Most of the voters shed by the Hanson party marched across to the ALP, returns show. One Nation’s aged supporter base appears to have been seduced by Ms Palaszczuk’s campaign pitch on borders and “keeping Queenslanders safe” from COVID-19.
This was the biggest single shift at the election and could account for the swing to Labor and the 1.9 per cent picked up by the LNP.
“I think we both effectively squeezed One Nation, but it appears the ultimate beneficiary of that was Labor,” one LNP source said.
Sky News commentator Alan Jones agreed that much of the vote One Nation captured in 2017 had transferred to Labor. “Those votes had to find their place somewhere tonight and it’s clear that a lot of them have gone to Labor,” he said on Saturday.
Senator Hanson was an uncharacteristically subdued presence in the campaign and did not travel with accompanying media, as was the case in 2017.
Her chief of staff, James Ashby, blamed the closure of regional commercial media outlets including some News Corp print titles for sidelining One Nation in its provincial heartland.
In 2017, One Nation preferences tipped the balance to Labor in four critical seats in Brisbane then held by the LNP – northside Aspley, southside Mansfield, bayside Redlands and westside Mount Ommaney. With the exception of Mount Ommaney, all were priority LNP targets at Saturday’s election. None came back to the conservatives.
This time it was the plunge in One Nation’s base vote that benefited Labor.
In Pumicestone on the lip of the Sunshine Coast north of Brisbane, the One Nation primary vote sank from 23.3 per cent in 2017 to 7 per cent, while Labor’s surged nearly 11 points to 46.3 per cent. The LNP vote went from 29.9 per cent to 38 per cent — not enough to save the seat, which went to the ALP.
In nearby Caloundra, another LNP loss, the One Nation primary dropped from 22.6 per cent to 5.4 per cent. Again, Labor’s gain exceeded that of the LNP, going from 28.7 to 41.6 per cent. In both seats, the LNP faced the compounding disadvantage of its sitting MPs retiring.
The LNP’s failure to pick up any of Labor’s three marginal seats in Townsville was a critical setback.

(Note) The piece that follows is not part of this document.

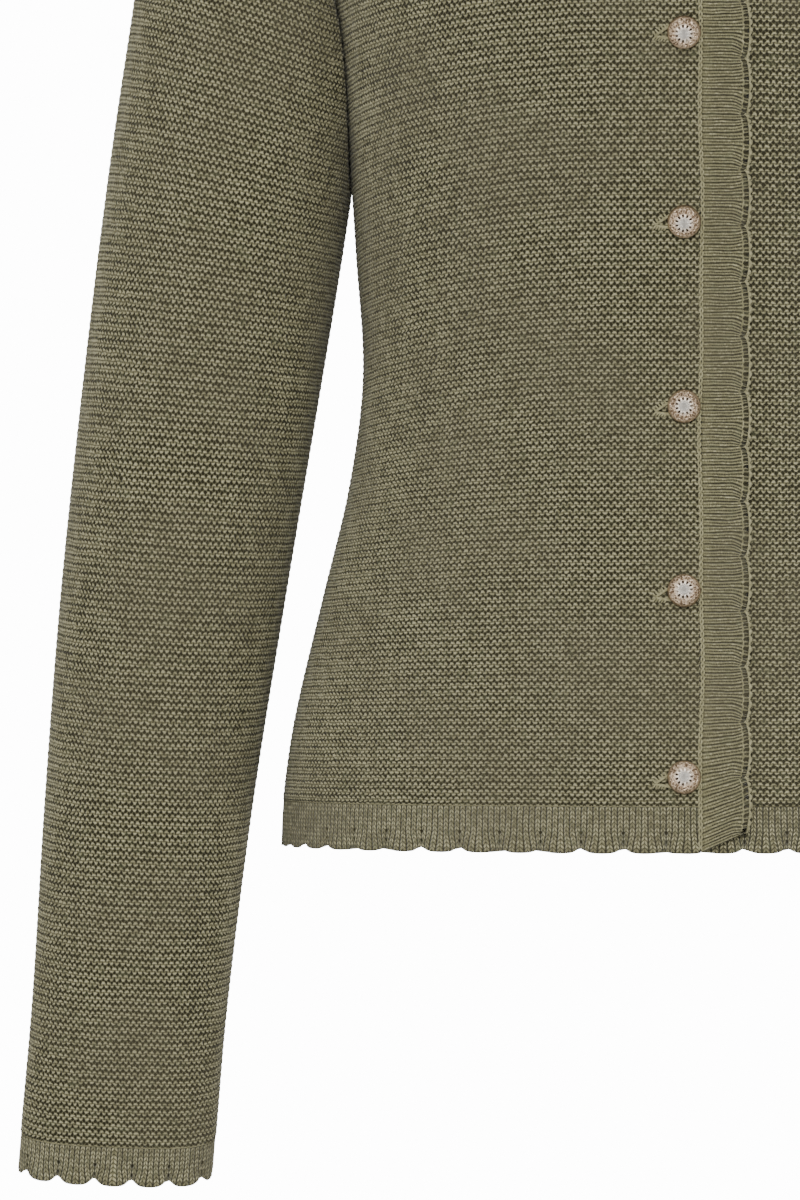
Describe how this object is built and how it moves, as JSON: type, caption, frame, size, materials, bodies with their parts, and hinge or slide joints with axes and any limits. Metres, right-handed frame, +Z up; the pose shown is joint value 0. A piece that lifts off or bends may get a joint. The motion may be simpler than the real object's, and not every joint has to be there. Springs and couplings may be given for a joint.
{
  "type": "trachten cardigan",
  "caption": "Women's knitted cardigan in worn, hollow form with scalloped borders, a buttoned front and a ribbed trim round the edges.",
  "frame": {"origin": "middle of the neck opening, level with the high points of the shoulders", "axes": "+Z up, -Y to the front, +X to the wearer's left"},
  "size_m": [0.5178, 0.2487, 0.703],
  "materials": {
    "garter_knit": "matte wool",
    "border_knit": "matte wool",
    "button_metal": "antique silver with a warm tint"
  },
  "bodies": {
    "root": {"front_right": "garter_knit", "front_left": "garter_knit", "back": "garter_knit", "sleeve_right": "garter_knit", "sleeve_left": "garter_knit", "hem_border_right": "border_knit", "hem_border_left": "border_knit", "hem_border_back": "border_knit", "cuff_border_right": "border_knit", "cuff_border_left": "border_knit", "front_trim_right": "border_knit", "front_trim_left": "border_knit", "neck_trim": "border_knit", "button_1": "button_metal", "button_2": "button_metal", "button_3": "button_metal", "button_4": "button_metal", "button_5": "button_metal", "button_6": "button_metal", "button_7": "button_metal"}
  },
  "joints": []
}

Take the electorate of Mundingburra, where Labor was under the pump with the tight 1.13 per cent margin and the withdrawal of the sitting MP Coralee O’Rourke due to ill health only five weeks out from polling day.
One Nation’s 16.7 per cent share of the vote in 2017 fell to 4.4 per cent and Labor’s climbed from 31.4 per cent to 38.5 per cent, propelling former Townsville deputy mayor Les Walker across the line. The LNP’s man, police inspector Glenn Doyle, lifted the party’s primary vote from 26.1 per cent to 33.2 per cent but could not close the gap.
In its heyday in 1998, the 22.8 per cent vote One Nation grabbed at the state election netted 11 seats and doomed Rob Borbidge’s Nationals-led coalition government in a tight race with Labor under Peter Beattie, who went on to win three more terms.
Senator Hanson, 66, brought the party back from the political dead in 2016 when it secured four Senate quotas in Queensland, NSW and WA and then won upper house seats in the state parliaments in those jurisdictions.